Data lines:

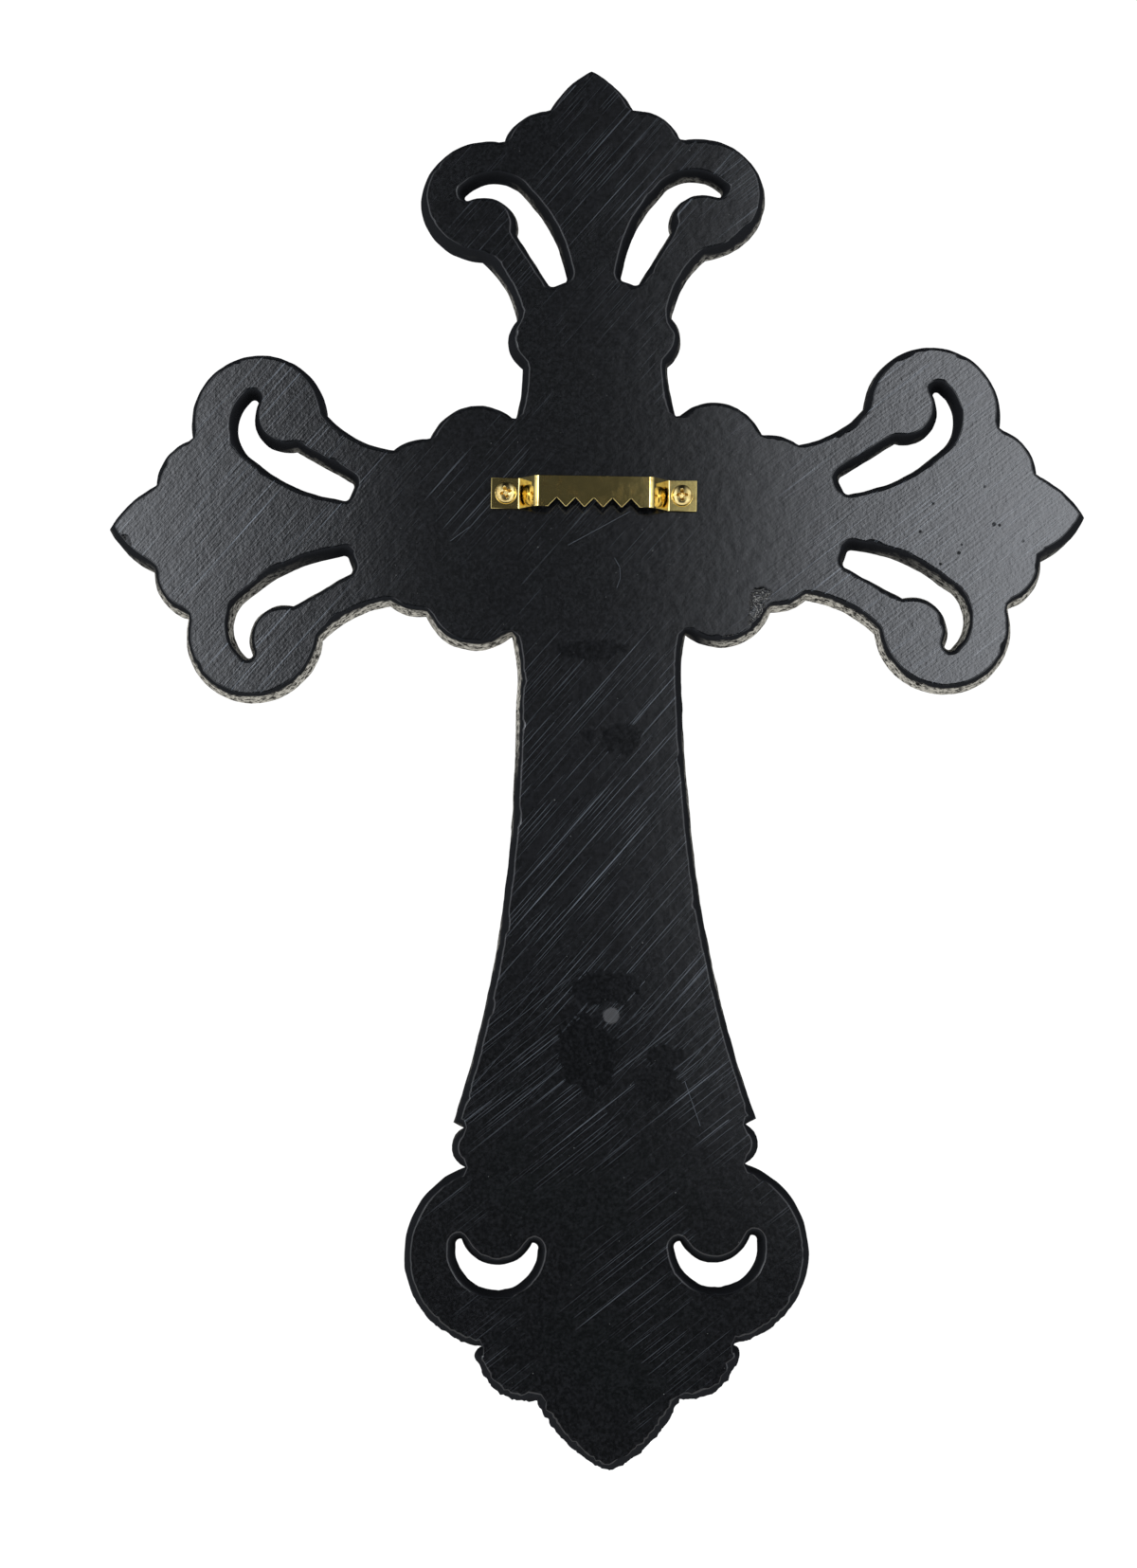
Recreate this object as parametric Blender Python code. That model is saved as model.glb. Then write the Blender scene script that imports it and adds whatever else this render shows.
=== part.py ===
"""Wall cross with fleur arms: one resin casting, flat behind, hung by a screwed-on sawtooth strip.

The nail stands at the origin, in the middle notch of the strip. +Z is up and +Y points to the wall,
so the flat back looks along +Y and the carved front along -Y. Sizes are in millimetres and become
metres when a mesh is made.
"""
import math

import bmesh
import bpy
import numpy as np
from mathutils import Vector
from mathutils.geometry import delaunay_2d_cdt

MM = 0.001

# Cross outline, at the front edge of its wall, where the casting is widest
SIDE_REACH = 107.5          # crossing to the tip of a side arm
SIDE_SPREAD = 38.5          # axis of a side arm to the outside of its scrolls
SIDE_NECK = 45.2            # crossing to the narrowest place of a side arm
SIDE_LIFT_DEG = 0.35        # how far the side arms rise towards their tips
SIDE_SLANT = 0.03           # how far their upper scrolls are set back, for each millimetre of height
TOP_REACH = 101.6
TOP_SPREAD = 38.1
TOP_NECK = 46.0
FOOT_REACH = 206.6
FOOT_SPREAD = 44.6
SHAFT_HALF = 18.2           # half the width of the shaft below the crossing
COLLAR_SHARE = 0.632        # how far down the foot's reach the collar at the end of the shaft lies
COLLAR_HALF = 33.1
CROSSING_DROP = 4.6         # nail notch down to the axis of the side arms

# Cross thickness
WALL_HEIGHT = 7.6           # flat back to the widest line of the wall
WALL_DRAFT = 1.1            # how far the wall leans out over that height
BACK_EDGE_ROUND = 0.7
RIM_RISE = 1.8              # widest line up to the crest of the rim
RIM_CREST_IN = 1.6          # outline to the crest
RIM_WIDTH = 3.4             # outline to the foot of the rim
GROUND_RISE = 0.6           # widest line up to the ground beside the rim
GROUND_SWELL = 2.6          # how far the ground swells up away from the rim
SWELL_REACH = 9.0           # distance over which it swells

# Carving on the front
ROSETTE_RADIUS = 15.5
ROSETTE_RISE = 3.4
ROSETTE_PETALS = 8
ROSETTE_RINGS = (0.0, 0.16, 0.28, 0.50, 0.70, 0.85, 1.0)        # shares of its radius
ROSETTE_LEVELS = (1.0, 0.85, 0.2, 0.12, 0.12, 0.6, 0.0)         # shares of its rise at those rings
PETAL_LEVELS = (0.0, 0.0, 0.0, 0.42, 0.0, 0.0, 0.0)             # what a petal adds there
EYE_RADIUS = 3.6            # dome in the middle of each scroll
EYE_RISE = 2.0
BAND_WIDTH = 5.0            # raised strap across a neck
BAND_RISE = 1.5
KEEL_WIDTH = 8.0            # raised rib along each limb
KEEL_RISE = 1.6

# Sawtooth hanger, a bent strip
SHEET = 0.8
STRIP_WIDTH = 6.8
BRIDGE_LENGTH = 25.1        # between its two bends
SLOPE_RUN = 3.5
TAB_LENGTH = 6.45
BRIDGE_LIFT = 5.5           # face of the tabs to face of the bridge
BEND_RADIUS = 0.9           # at the middle of the sheet
TOOTH_PITCH = 4.05
NOTCH_COUNT = 5
NOTCH_DEPTH = 1.9
TOOTH_FLAT = 0.25
STRIP_TILT_DEG = 1.6        # the strip was screwed on a little crooked
STRIP_OFF_CENTRE = 0.7      # and to one side of the axis of the cross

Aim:
What you return should be the lines from the start of the data through the line with "screwed-on sawtooth strip.", quoted exactly and nothing more.

Response:
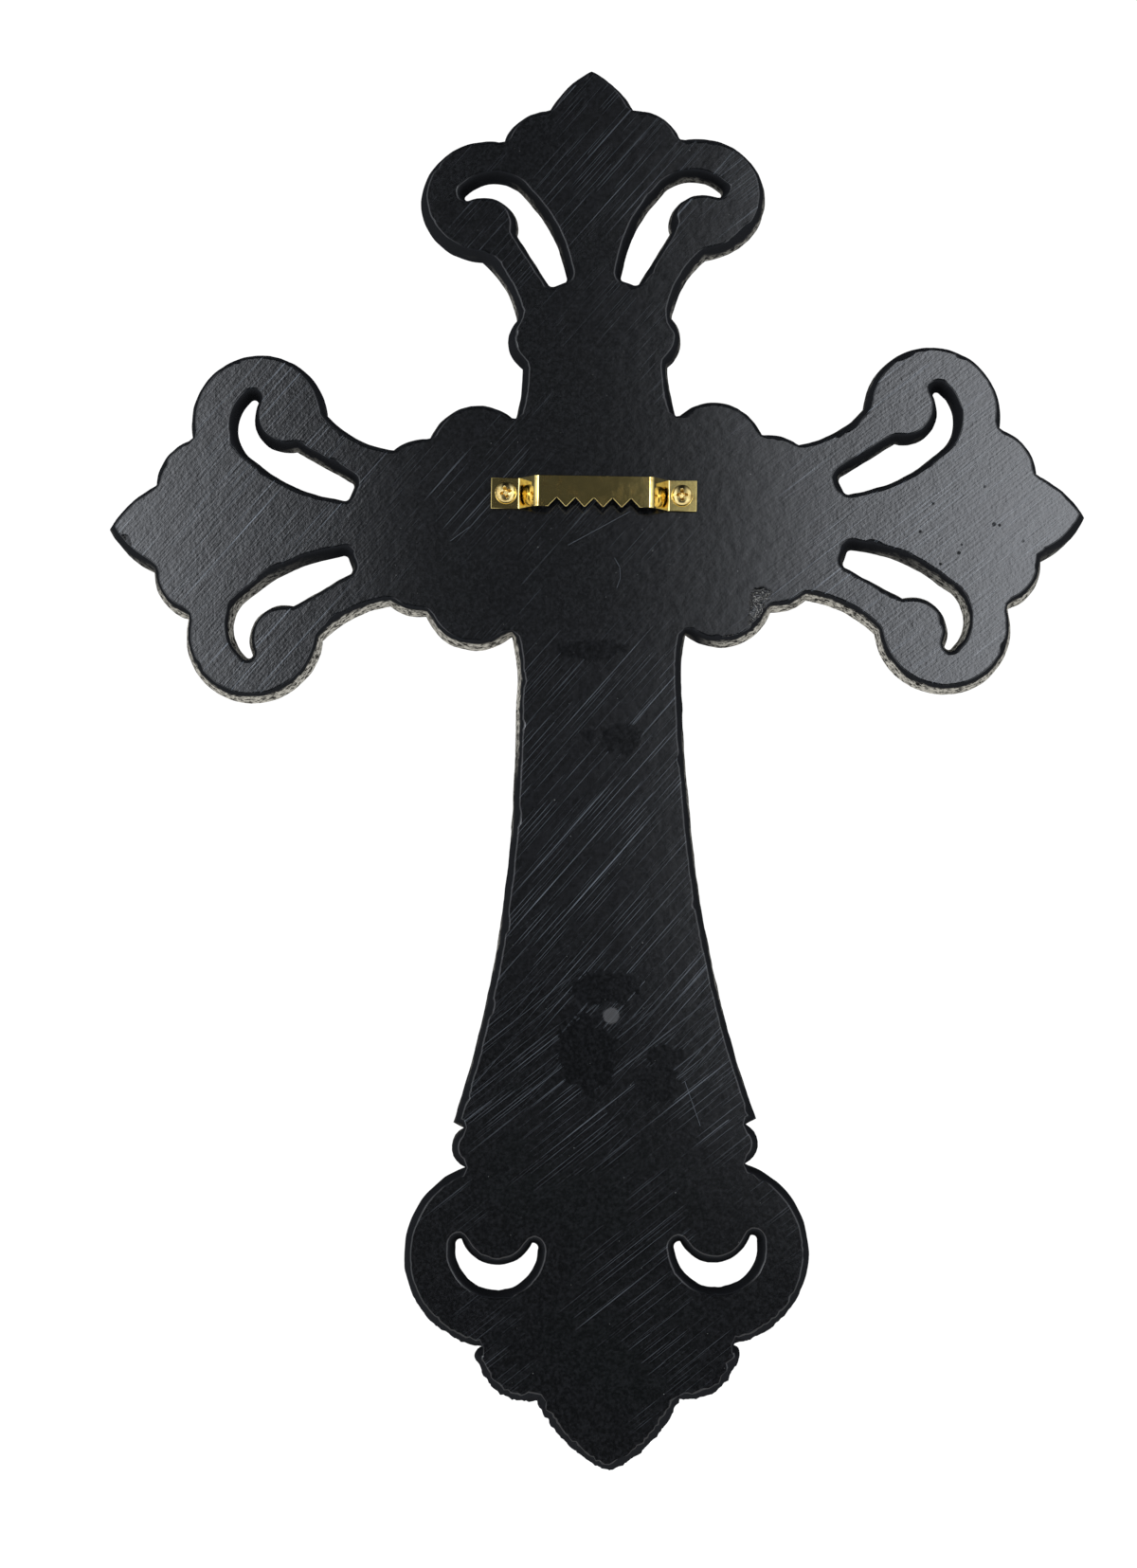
Recreate this object as parametric Blender Python code. That model is saved as model.glb. Then write the Blender scene script that imports it and adds whatever else this render shows.
=== part.py ===
"""Wall cross with fleur arms: one resin casting, flat behind, hung by a screwed-on sawtooth strip.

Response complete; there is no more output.